Anoma Foundation, a non-profit organization focused on blockchain technology, today unveiled its intentions for the Namada mainnet. Awa Sun Yin, a co-founder of Namada, made the announcement at Korea Blockchain Week in Seoul.

With an emphasis on asset-agnostic privacy across several blockchains, Namada functions as a Layer-1 blockchain protocol. Namada’s innovative use of zero-knowledge cryptography, which enables a singular shielded set that can accept any fungible or non-fungible assets from the Ethereum or Cosmos chains, preserves the integrity of multichain transactions. This is one of the platform’s primary differentiators.

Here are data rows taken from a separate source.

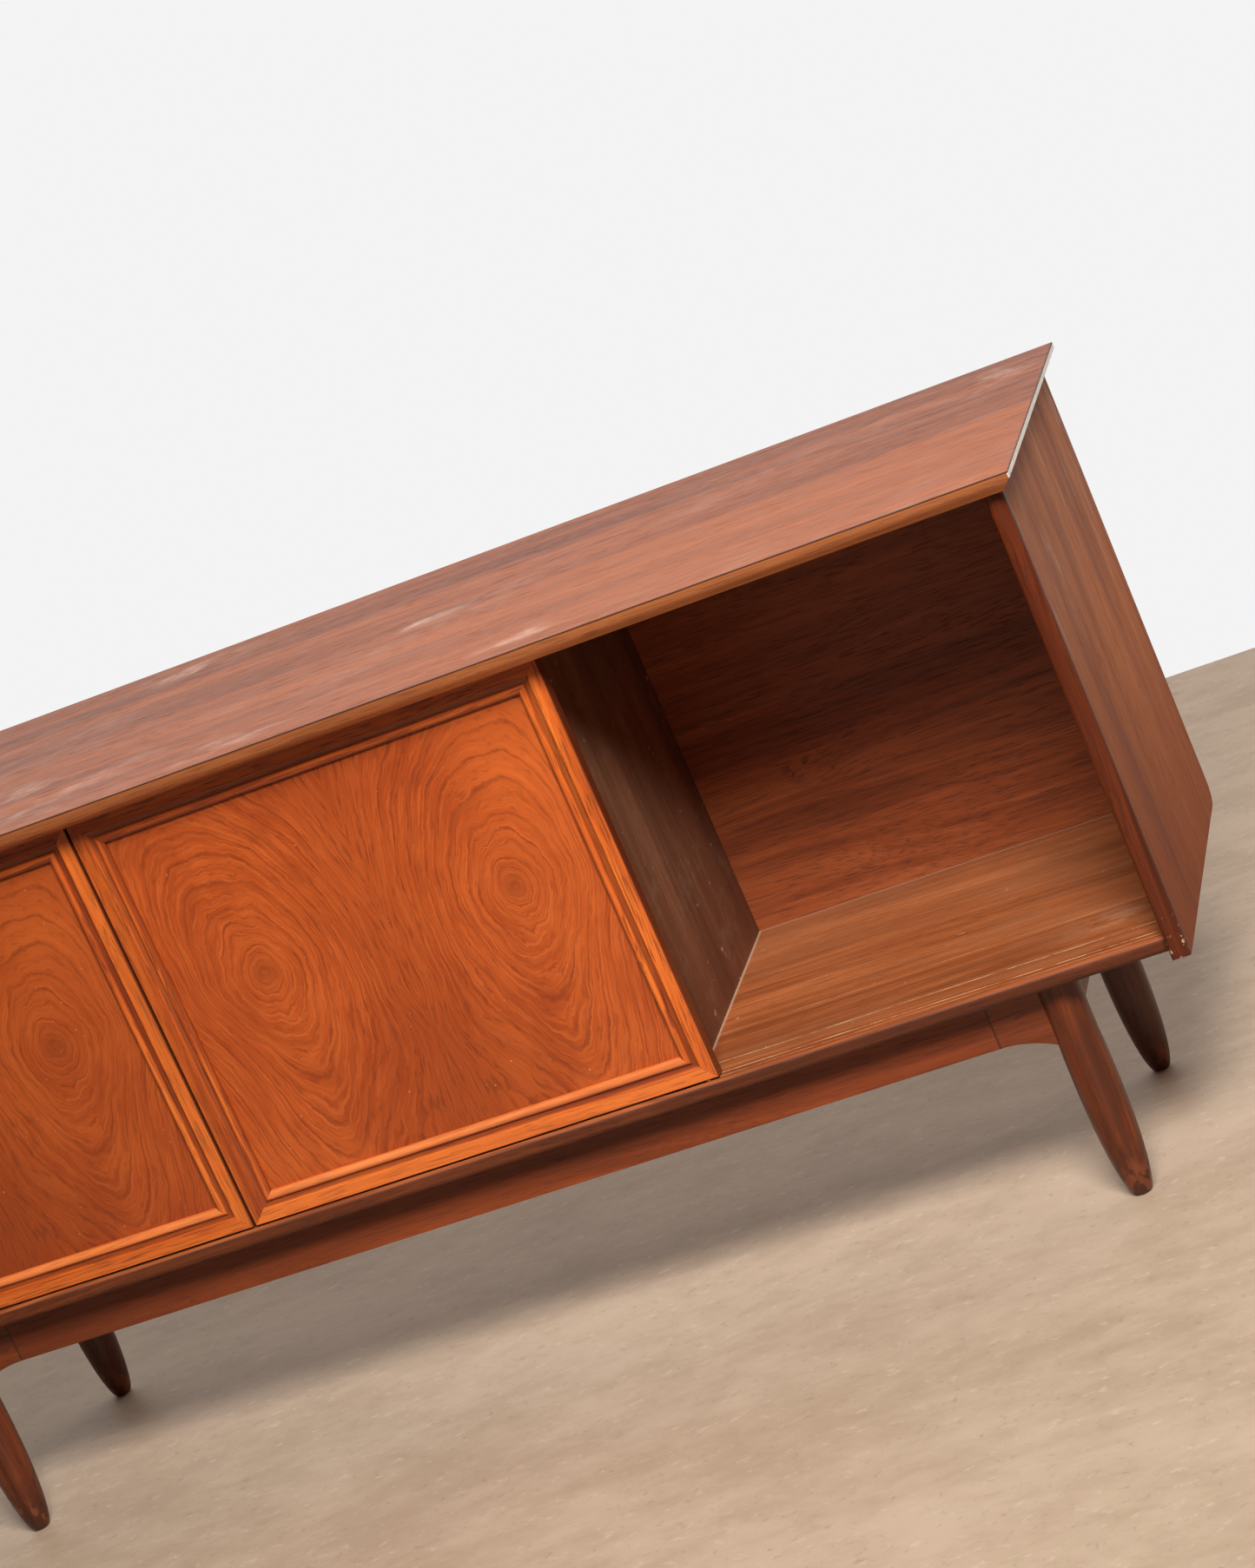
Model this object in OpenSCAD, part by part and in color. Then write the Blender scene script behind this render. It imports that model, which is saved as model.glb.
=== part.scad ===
/* [Overall] */
// Length of the top from end to end
length = 1472; // [1300:1:1700]
// Depth of the top from front to back
depth = 450; // [420:1:500]
// Height from the floor to the top surface
height = 700; // [660:1:760]

/* [Top] */
// Thickness of the top, veneer included
top_t = 21; // [19:0.5:26]
// Thickness of the veneer sheet laid over the top
veneer_t = 1.2; // [0.6:0.1:2]
// How far the rounded front edge of the top runs under
top_nose = 32; // [24:1:40]
// How far the end of the top stands out past the side
top_end_out = 15; // [10:1:20]
// Height of the square edge left above the bevel at each end
top_end_edge = 6; // [4:0.5:8]
// How far the top stands out behind the sides
top_back_out = 21; // [10:1:30]

/* [Case] */
// Thickness of the sides, the partition and the divider
panel_t = 18; // [16:1:22]
// Thickness of the case bottom and the shelves
board_t = 16; // [14:1:20]
// Height of the underside of the case bottom above the floor
bottom_z = 229; // [210:1:260]
// How far the sides reach below the underside of the case bottom
side_drop = 4; // [2:1:10]
// Radius of the lower back corner of the sides
side_corner_r = 20; // [10:1:30]
// How far the rounded lipping bulges from the front of a side
side_nose = 8; // [5:1:9]
// Thickness of the back panel
back_t = 5; // [3:0.5:8]
// Width of the solid lipping on the front of the case bottom
bottom_lip_w = 23; // [18:1:30]
// Distance from the right side's inner face to the partition
niche_w = 456; // [400:1:520]

/* [Doors] */
// Thickness of a door frame
door_t = 16; // [16:0.5:20]
// Width of the door frame seen from the front
frame_w = 29; // [28:0.5:34]
// Gap between the two doors
door_gap = 2.5; // [2:0.5:4]
// Gap above and below a door
door_end_gap = 2; // [2:0.5:3]
// How far the right door reaches past the partition
door_overhang = 22.5; // [18:0.5:24]
// Gap between the left door and the left side
door_side_gap = 3.5; // [3:0.5:5]
// Thickness of the veneered door panel
door_panel_t = 6; // [5:0.5:6]
// Depth from the front of the door frame to the panel
door_sink = 7; // [6:0.5:7]

/* [Hinges and catches] */
// Distance from a door's outer edge to its pivot
pivot_in = 12; // [12:0.5:14]
// Distance from the front of a door to its pivot
pivot_back = 7; // [7:0.5:8]
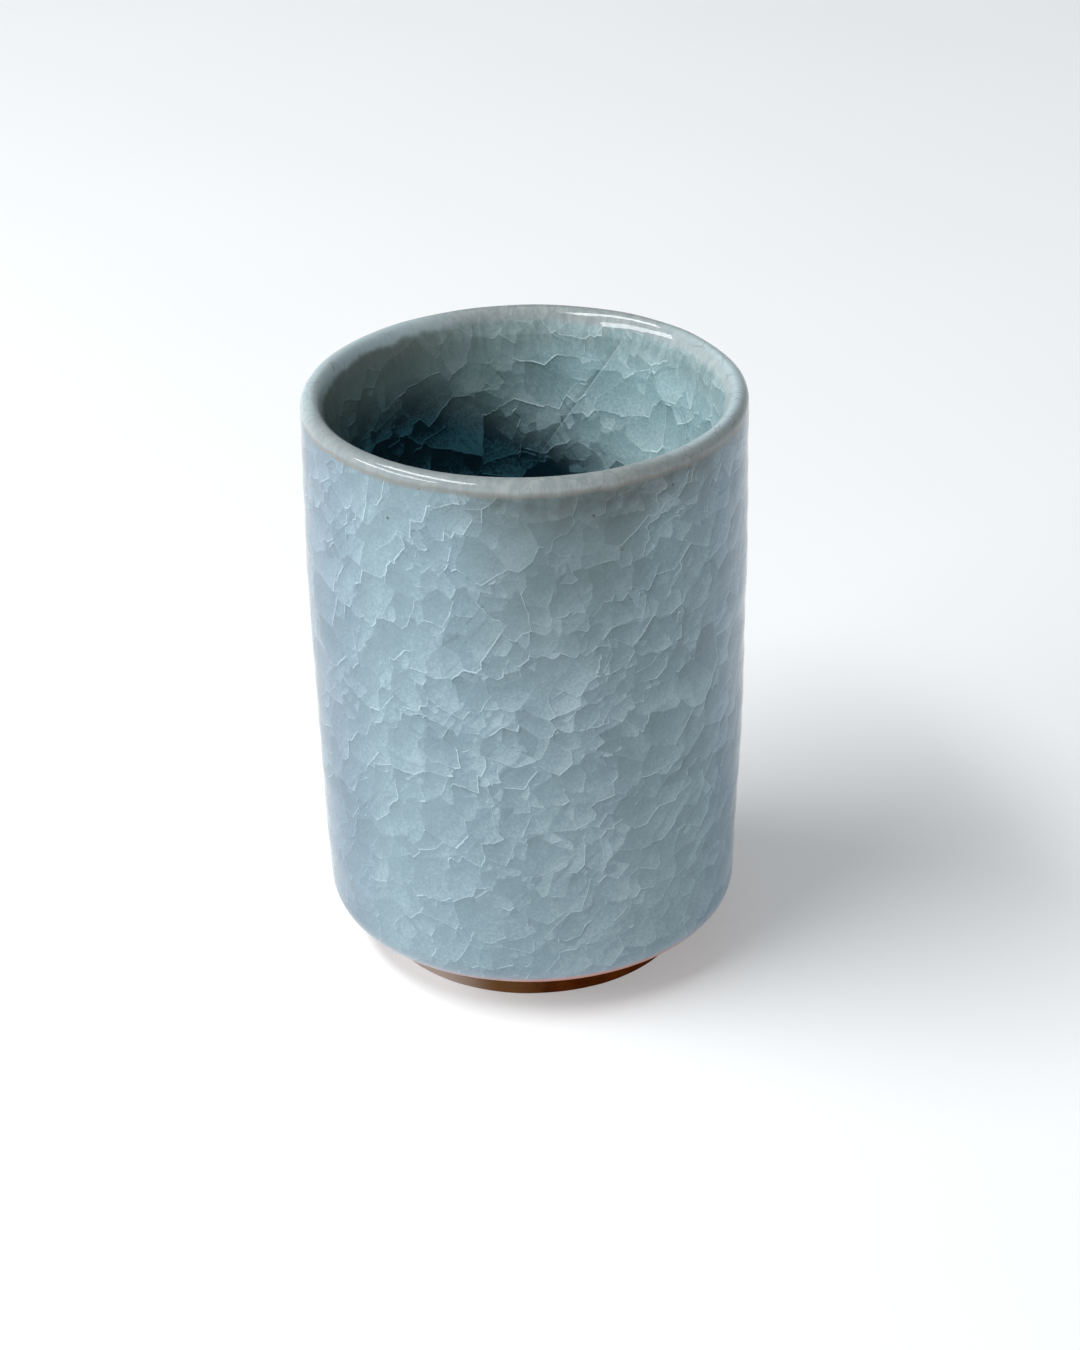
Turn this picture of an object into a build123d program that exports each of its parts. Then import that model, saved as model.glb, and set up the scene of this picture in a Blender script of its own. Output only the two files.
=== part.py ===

Namada takes an unconventional strategy that surpasses restrictions by offering composable privacy. With the help of this functionality, existing assets, decentralized apps, and even whole blockchain networks may be seamlessly retrofitted with privacy features without having to change their fundamental architecture. Namada provides guarantee that user privacy remains unharmed even when users interact with transparent chains or decentralized apps that lack inherent privacy protections. “Shielded actions,” a cutting-edge technology that permits private communications across a variety of platforms and apps, achieves this high degree of privacy integration.

“The lack of privacy in crypto is becoming an existentially threatening centralization point,” said Awa Sun Yin, co-founder of Namada. “In recent years, we’ve seen large improvements in cryptography, combined with a more mature and growing multichain landscape – making it possible to make the best privacy accessible for any user. At this point, making privacy practical for anyone in crypto is no longer rocket science – it’s a matter of prioritization.”

Anoma and Namada’s blockchain research and development company Heliax has made significant strides, including organizing the biggest trusted setup ceremony ever with a staggering 2510 participants as of December 2022. More than 200 institutional and independent validators have taken notice of and participated in Namada’s successful navigation of challenging public testnets.

In the near future, further details on Namada’s formal launch, mainnet roadmap, token economics, and genesis proposal will be made public.